El desarrollo en Silicon Valley del automóvil sin conductor con modelos ya presentados por marcas prestigiosas introducirá un cambio tan profundo en un futuro próximo que diseñar hoy una ciudad plantea un panorama por completo distinto al que enfrentaron, por ejemplo, los autores de Brasilia a mediados del siglo pasado. El original artefacto inventado hace pocos años es un genuino automóvil, si nos atenemos al origen etimológico del vocablo. Por eso pienso que el automóvil piloteado tiene los días contados y que los vehículos de transporte colectivo, cada vez más confortables y frecuentes, darán por su parte respuesta a las necesidades de movilidad urbana y periférica.
La política aplicada en la ciudad de Buenos Aires en esta materia permite abrigar la esperanza de un futuro promisorio. El programa Prioridad-Peatón, que incluye ya buena parte del microcentro porteño, va en esa dirección. La atención puesta en mejorar el transporte público, sus enlaces y sus frecuencias hará realidad aquí un diálogo que tuve en Nueva York con algunos amigos radicados allí. Cuando les preguntaba si tenían auto, la respuesta invariable era: "¿Para qué?".
Esos amigos también me advertían: "No uses auto en Nueva York, mejor movilízate con transporte público o en taxi". He agradecido tal sugerencia. Además de las dificultades para moverse, el problema es estacionar: si los costos de dejar el auto por horas en Buenos Aires es prohibitivo (equivale a 3 dólares promedio), los gastos colaterales son cada vez mayores. Peor aún en Manhattan, donde se llega a pedir un millón de dólares por una cochera en una flamante torre de lujo. Con el advenimiento del auto sin conductor, todas estas especulaciones pasarán al olvido. Como seguramente nadie recordará las controversias, hoy tan vigentes, sobre el transporte compartido y el sistema Uber.
Los que asistimos a los seminarios dictados en la Usina del Arte por prestigiosos científicos de Silicon Valley ratificamos una convicción que alumbrábamos en nuestro fuero íntimo: las ciudades son seguramente los espacios más fecundos para poner con mayor celeridad los desarrollos tecnológicos al servicio de la humanidad. Así lo confirma la experiencia.
Está claro que las ciudades serán más sustentables en la medida en que se liberen de la contaminación del aire provocada por la quema de combustibles fósiles y se avance en adoptar energías limpias; cuando se multipliquen las áreas vegetales en las terrazas y muros opacos de los edificios y se expanda la agricultura urbana. También cuando vuelvan a diseñarse edificios que, sin abjurar de formas novedosas, sean orientados para el mejor aprovechamiento de la luz solar con el menor consumo de energía.
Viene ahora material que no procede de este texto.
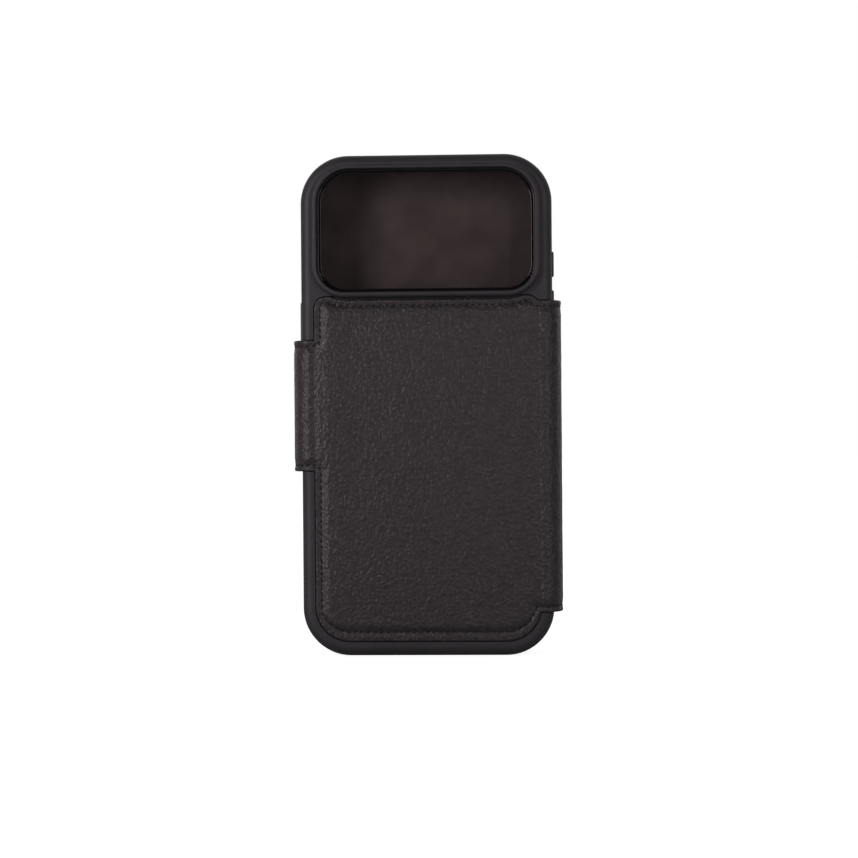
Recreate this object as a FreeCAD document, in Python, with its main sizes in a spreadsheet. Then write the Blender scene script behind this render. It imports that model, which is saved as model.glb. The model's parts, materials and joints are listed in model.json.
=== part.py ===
"""Phone wallet case: a moulded phone tray in a leather folio that folds round it like a book.

Frame: +Z up along the phone's length, +X to the right seen from the back, +Y from the
back of the case towards the screen side. The origin is the middle of the tray's bottom edge.

Layers from the back (-Y) to the front (+Y):
leather back panel and its board, tray wall, tray lining, phone pocket, front lip,
card pockets, cover lining, cover board, cover leather, latch.
"""

import FreeCAD
import Part
import math
import os
from FreeCAD import Placement, Rotation, Vector

DOC = FreeCAD.newDocument("phone_wallet_case")
SHEET = DOC.addObject("Spreadsheet::Sheet", "Sizes")

DRIVING_SIZES = [
    ("tray_wide", 78.0, "outside width of the tray"),
    ("tray_tall", 155.3, "outside height of the tray"),
    ("tray_corner", 14.9, "outside corner radius of the tray"),
    ("rim_back", 7.1, "mid-plane to the back face of the tray rim"),
    ("rim_front", 6.0, "mid-plane to the front face of the tray rim"),
    ("rim_round_back", 3.0, "rounding of the outer back edge"),
    ("rim_round_front", 2.2, "rounding of the outer front edge"),
    ("recess_floor", 5.45, "mid-plane to the floor of the leather recess"),
    ("pocket_back", 4.6, "mid-plane to the inner back face of the pocket"),
    ("pocket_front", 4.65, "mid-plane to the underside of the front lip"),
    ("phone_wide", 72.1, "pocket width, for a phone 71.9 wide"),
    ("phone_tall", 150.2, "pocket height, for a phone 150.0 tall"),
    ("phone_corner", 12.3, "pocket corner radius"),
    ("lip_reach", 1.35, "how far the front lip reaches over the phone"),
    ("window_wide", 67.3, "camera window width"),
    ("window_low", 112.7, "camera window lower edge"),
    ("window_tall", 38.0, "camera window height"),
    ("window_round_low", 8.4, "camera window lower corner radius"),
    ("window_round_high", 10.2, "camera window upper corner radius"),
    ("ledge_wide", 1.2, "ledge inside the camera window"),
    ("ledge_thick", 1.0, "thickness of the ledge inside the camera window"),
    ("guard_wide", 1.7, "width of the raised camera guard"),
    ("guard_proud", 2.3, "height of the camera guard over the rim"),
    ("guard_round_out", 1.05, "rounding of the camera guard's outer edge"),
    ("guard_round_in", 0.45, "rounding of the camera guard's inner edge"),
    ("guard_clear", 0.6, "camera guard to the leather's nominal edge"),
    ("panel_wide", 69.8, "leather back panel width"),
    ("panel_low", 4.5, "leather back panel lower edge"),
    ("panel_tall", 107.0, "leather back panel height"),
    ("panel_round_low", 10.7, "leather back panel lower corner radius"),
    ("panel_round_high", 3.8, "leather back panel upper corner radius"),
    ("fit_gap", 0.15, "gap round inlaid leather"),
    ("leather_thick", 1.2, "leather thickness"),
    ("lining_thick", 0.4, "microfibre thickness"),
    ("board_thick", 0.5, "back board thickness"),
    ("wrap_out", 41.8, "centre line to the outer face of spine and latch"),
    ("wrap_round", 6.2, "outer radius where the leather turns a corner"),
    ("spine_low", 13.4, "spine lower edge"),
    ("spine_tall", 96.4, "spine height"),
    ("latch_low", 57.3, "latch lower edge"),
    ("latch_tall", 40.7, "latch height"),
    ("latch_round", 4.4, "outer radius of the latch's front corner"),
    ("latch_gap", 0.15, "gap between latch and front cover"),
    ("latch_thick", 2.0, "thickness of the latch end over its magnet"),
    ("latch_reach", 17.0, "straight length of the latch end"),
    ("latch_end_round", 5.0, "corner radius of the latch end"),
    ("cover_wide", 77.0, "front cover width"),
    ("cover_tall", 155.0, "front cover height"),
    ("cover_corner", 13.6, "front cover corner radius"),
    ("cover_face", 11.4, "mid-plane to the outer face of the front cover"),
    ("cover_board", 0.8, "front cover board thickness"),
    ("cover_lining", 0.5, "front cover lining thickness"),
    ("cover_slit", 0.4, "slit in the cover's edge above and below the spine"),
    ("card_layer", 0.6, "thickness of one card pocket layer"),
    ("card_left", 37.0, "centre line to the sewn edge of the pockets"),
    ("card_low", 8.0, "lower edge of the pockets"),
    ("card_tall", 99.0, "height of the pockets"),
    ("note_mouth", 33.5, "centre line to the mouth of the note pocket"),
    ("card_mouth", 23.0, "centre line to the mouth of the first card pocket"),
    ("card_step", 10.0, "step from one card pocket mouth to the next"),
    ("plate_wide", 12.0, "closure plate and magnet width"),
    ("plate_tall", 23.0, "closure plate and magnet height"),
    ("plate_left", 33.0, "centre line to the far side of the closure plate"),
    ("magnet_thick", 0.8, "closure magnet thickness"),
    ("seam_wide", 0.5, "width of a line of stitching"),
    ("seam_proud", 0.12, "height of the thread over the leather"),
    ("seam_inset", 1.8, "leather edge to the middle of the stitching"),
    ("port_wide", 13.4, "charging opening width"),
    ("port_deep", 6.4, "charging opening depth"),
    ("sound_hole", 0.85, "radius of a sound hole"),
    ("sound_pitch", 2.9, "pitch of the sound holes"),
    ("sound_start", 12.2, "centre line to the first sound hole"),
    ("button_deep", 3.8, "button width, front to back"),
    ("button_middle", 0.2, "mid-plane to the middle of the buttons"),
    ("button_proud", 0.6, "height of a button over the side wall"),
    ("button_gap", 0.1, "gap round a button"),
    ("flange_wide", 0.6, "button flange width"),
    ("flange_thick", 0.45, "button flange thickness"),
    ("slot_low", 39.2, "camera control opening lower edge"),
    ("slot_tall", 27.0, "camera control opening height"),
    ("slot_deep", 5.6, "camera control opening, front to back"),
]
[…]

Por eso, si los gobiernos municipales mantienen, sin pausa ni retroceso, el mejoramiento real de los servicios de autobuses, subterráneos y trenes urbanos y suburbanos (sin omitir la posible adopción de ese medio aún no valorado entre nosotros: el monorriel elevado), es posible que en pocos años más pueda recrearse en Buenos Aires el comentario neoyorquino sobre el valor de usar un automóvil en la ciudad. Pienso en la multiplicación de escenas gratificantes como las que presentan, a escalas diversas, la calle Reconquista, el pasaje Tres Sargentos o la Diagonal Norte entre Cerrito y Libertad.
En "Atardeceres", uno de sus escritos juveniles, Borges exalta "la calle abierta como un ancho sueño hacia cualquier azar". Y al hablar de la querida Buenos Aires alude a "calles deleitables y dulces en la gustación del recuerdo... calles donde camina la esperanza que es la memoria de lo que vendrá... calles enclavadas y firmes tan para siempre en mi querer".
Ha pasado casi un siglo, pero el valor de la calle como sustento del escenario de la vida urbana sigue siendo primordial para la expresión cabal de una ciudad a la que debemos cuidar como al cristal.